Fact-checking by Investigate Midwest confirms that the Big Four’s dominance is real. These companies own more than 70 meat brands, including household names like Hillshire Farm, Swift, Honeysuckle, and Jimmy Dean. The numbers are staggering: just 12 federally inspected plants accounted for nearly half of all U.S. beef production as of 2022. Since the 1970s, the share of the market controlled by the largest firms has soared, leaving many ranchers with only one viable buyer for their herds in any given region.

But is this market power solely responsible for higher beef prices? The answer, according to recent USDA research and a chorus of industry voices, is a resounding "not so fast." While consolidation has allowed packers to pay lower prices for cattle, it has also led to lower production costs and, at times, lower prices for consumers. A 2024 USDA report found, "Lower production costs did translate into lower consumer prices, increased consumption, and higher prices for cattle and hogs. However, with fewer rivals because of increased concentration, most of the studies found packers were also able to exercise some market power and pay lower prices for cattle than they would have had they faced more competitors."

Yet, the margin between what ranchers receive and what consumers pay has widened in recent years, indicating that packer profits have grown. Still, many economists and industry insiders point to a laundry list of other factors—rising labor costs, transportation expenses, supply chain disruptions, and even climate-related droughts—that have played a significant role in the price spikes seen at the checkout counter.
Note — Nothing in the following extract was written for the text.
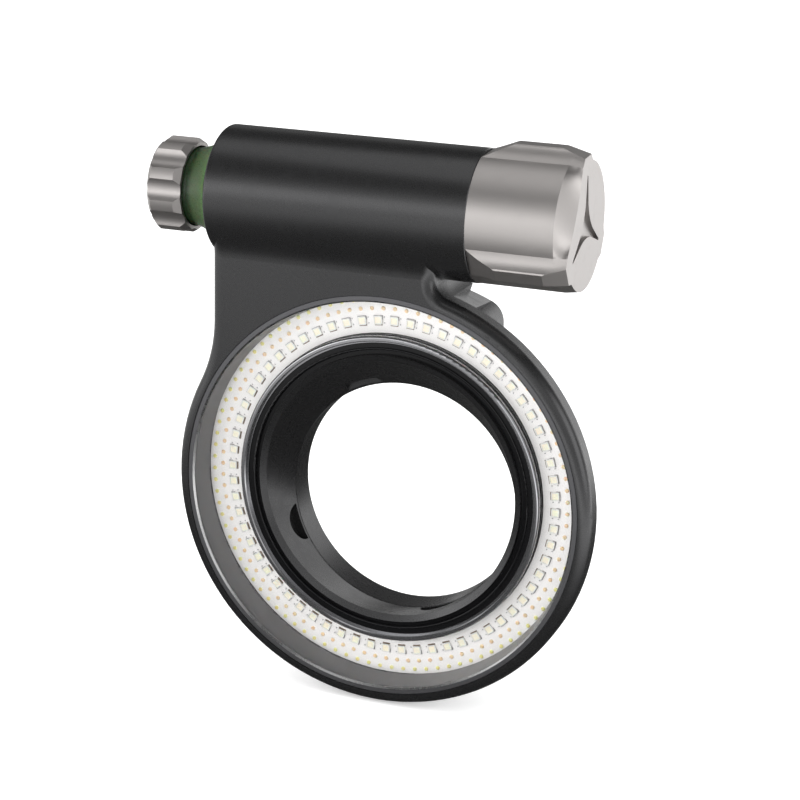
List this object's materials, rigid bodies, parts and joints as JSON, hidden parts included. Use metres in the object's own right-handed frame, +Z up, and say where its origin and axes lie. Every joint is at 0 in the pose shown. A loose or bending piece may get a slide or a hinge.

Julie Anna Potts, President and CEO of the Meat Institute, pushed back hard against the White House’s narrative. In a statement issued on November 18, Potts said, "Despite high consumer prices for beef, beef packers have been losing money because the price of cattle is at record highs. For more than a year, beef packers have been operating at a loss due to a tight cattle supply and strong demand." She emphasized the industry’s transparency and heavy regulation, noting that "the government’s own data from USDA confirms that the beef packing sector is experiencing catastrophic losses and experts predict this will continue into 2026."

Potts also invited President Trump and his team to visit beef facilities to see the "pride, skill, and dedication" of workers firsthand, and called for a "fact-based discussion about beef affordability and how best to meet the needs of American consumers, who are the industry’s most important stakeholders."

Veteran industry observer Steve Kay, writing in Beef Central on November 19, echoed Potts’s skepticism. "The meatpacking industry is highly regulated and transparent," Kay argued, dismissing Trump’s accusations as lacking merit. He pointed out that two of the Big Four—Tyson Foods and Cargill—are 100% U.S.-owned, while JBS and National Beef have Brazilian ties. Kay also disputed the 85% market share figure, estimating the true number at or below 80% based on his annual market data.

Kay highlighted the financial pain facing packers: Tyson Foods reported a $426 million operating loss in its beef segment for fiscal 2025, while JBS Beef North America posted a $554 million loss for the first nine months of 2025. "If U.S. beef packers had any significant ability to exercise market power, he is certain that the industry would not have record high cattle prices and packers would not be losing money," Kay wrote, quoting Oklahoma State University economist Derrell Peel.

So what’s really driving beef prices up? According to a November 12 editorial in The Wall Street Journal, the real culprit is a shrinking U.S. cattle herd. Years of drought and rising costs have driven the herd down 10.6% since July 2020, from 32.1 million to 28.7 million head by July 2025. The USDA recently revised its 2026 beef production forecast downward by 345 million pounds—a 2% year-over-year decline. Meanwhile, the U.S. has imposed a 50% tariff on Brazilian beef and quotas on Argentine imports, further tightening supply. When the Department of Agriculture suspended Mexican cattle imports this spring due to a parasite outbreak, the pressure on domestic supplies only grew.

Some ranchers, the Wall Street Journal noted, have benefited from these higher prices and have even lobbied to maintain import restrictions. As Jack Nicastro wrote in Reason magazine, "Since December 2020, the U.S. has seen a plummeting supply of beef cattle in part due to drought and higher input costs." He argued that blaming four-firm concentration for the recent price hikes is "unconvincing at best and, at worst, a deliberate smokescreen for restrictionist trade policies that have exacerbated the problem."

Recent history has shown how vulnerable the beef supply chain can be to shocks. A cyberattack in May 2021 on JBS plants delayed production across the country. In 2019, a fire at a Tyson slaughter plant in Kansas caused a 27% drop in cattle traded the following week. When so much of the nation’s beef flows through so few plants, any disruption can ripple through the entire supply chain, affecting everyone from ranchers to consumers.

As the DOJ gears up for its investigation, the debate over concentration, market power, and beef pricing is likely to intensify. For now, the facts point to a complex mix of market forces, regulatory realities, and global events—far from the simple story of villainous packers and powerless ranchers. The stakes are high, not just for the industry, but for every American family who puts beef on the dinner table.